I think what most people are saying is that investing and collecting are two ideas. Investing serves to feed the passion for security, while collecting is a passion. Personally, I've been collecting jars for over 25 years, and the time I've invested in this passion has paid off in ways I could never have imagined. Sure,95% + of the things I've collected have held their value and most have apprecated over the years, while the biggest payoffs have been the countless hours of doing something I love. I truly believe this has made me a better person.  I can't even express how much I,ve enjoyed some of the most interesting people I have ever met....And the education into the true history of our countries early development of industrial growth has been nothing short of WOW. I can go on and on and talk about my passion for collecting things I like all day.....And sometimes I do! I promise this, that if a person spent a lifetime doing what they love, they will leave this place truly rich.


----------



## jarsnstuff (Feb 20, 2020)

Right on ajohn!  If all you're looking for is an investment that gains value over the years, just move along to something else, have a conversation with your investment banker.  Who can put a price on the enjoyment of looking at my jar displays every single day of the year.  And, if I'm lucky, I can go to a bottle show and talk jars with my friends for a couple of hours (or more!).  One other thing, my hubby and I started collecting fruit jars when we became empty nesters in 1993.  Ron passed away in 2009, but I have some great memories of how much fun we had scouting antique malls, buying antique fruit & debating if we wanted anything listed in the current glass house auctions.  Many times I've added something to the collection and think "Ron would have really liked this one".  I'm much richer for the experience, but maybe not in dollars.


----------



## Brewster113 (Feb 21, 2020)

I agree with all of you about collecting, buy what you like and buy the best you can. Never assume that your investment will go up especially a collectable. Case in point beanie babies. I have a collection of squat sodas and thought I had a good investment and then they dug the dome in Toronto and they found so many bottles as it was an early dump that squat sodas took a nosedive and have not recovered. The really good and rare stuff tends to go up until they find another dump.
Bruce


----------



## sandchip (Feb 23, 2020)

I won't add anything here.  Plenty of sage advice already offered.


----------



## ESmith (Aug 24, 2020)

Stamps and coins are doing just fine, so are baseball cards.


----------



## martyfoley (Aug 25, 2020)

People collect for all kinds of reasons.  The thrill of the hunt to fill out the collection, in the case of bottle digging the idea of getting outdoors etc.  Even just the idea of displaying your favorite finds give you a sense of pride and accomplishment.  Learning about the bottling industry and how it grew over the years.  Learning about the way bottles were produced.  For me, its getting a medicine bottle that tells a story.  Something I can learn about, display, and wonder about the story it could tell.  Especially the really crude ones.  Bottom line;  Buy the best, love them, and let the investment side of it take care of itself.  There will always be demand for the better bottles.


----------



## Timelypicken (Aug 25, 2020)

Screwtop said:


> The younger generation needs to get a damn hobby that ain't video games. I am 17, and I have never played a video game in my life, and I'm happy! Bottle hunting, arrowhead hunting, detecting, you name it. If we teach them that it's fun, maybe we'll get interest.
> 
> I have come up with my own theory, and that is the 100th anniversary of WWII coming up. During the 1950s, you could buy a Civil War confederate uniform for $10. Post 1965, prices went up dramatically, going up hundreds of dollars over the next thirty years, until they got to $1,000-$25,000 a piece. I expect the same thing to happen with WWII relics. 2039-2045 will be a boon for this type of collecting in my opinion. That's why I am starting to little by little buy up WWII memorabilia when I can find it, especially the German items, that already go for big money.

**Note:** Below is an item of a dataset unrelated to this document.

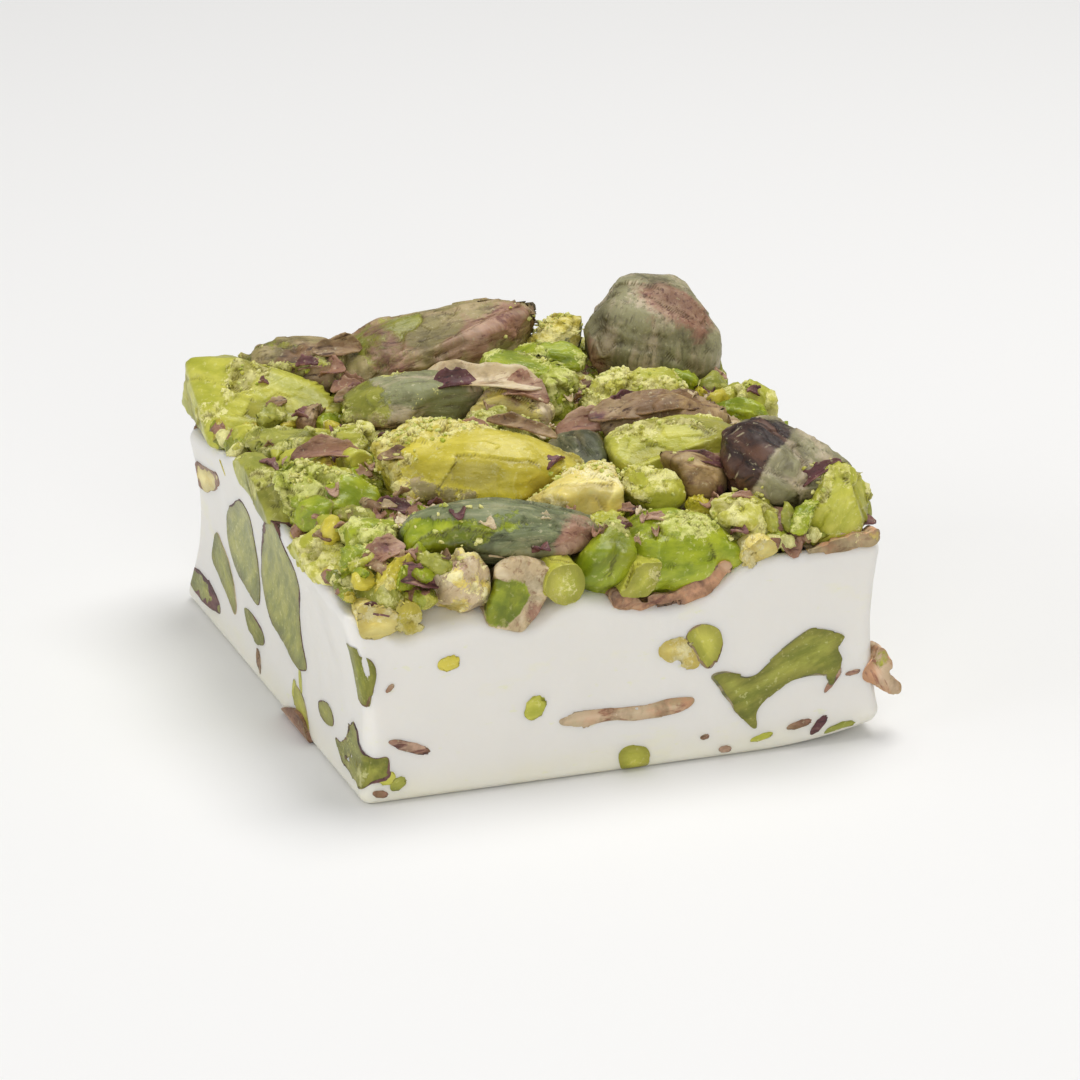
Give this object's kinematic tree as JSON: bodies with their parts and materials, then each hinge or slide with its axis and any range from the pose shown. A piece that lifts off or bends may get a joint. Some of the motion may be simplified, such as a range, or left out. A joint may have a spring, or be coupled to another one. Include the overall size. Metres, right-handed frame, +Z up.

I’m 14 And I do the exact same things as you. I buy military items when I can


----------



## Timelypicken (Aug 25, 2020)

ESmith said:


> Stamps and coins are doing just fine, so are baseball cards.


To me stamps and baseball cards have gone down in value dramatically. I think coins especially gold and silver coins will always be in demand


----------



## ESmith (Aug 28, 2020)

Timelypicken said:


> To me stamps and baseball cards have gone down in value dramatically. I think coins especially gold and silver coins will always be in demand


A Mike Trout card just sold for a little short of 4 million dollars, and that's just the latest one to sell.


----------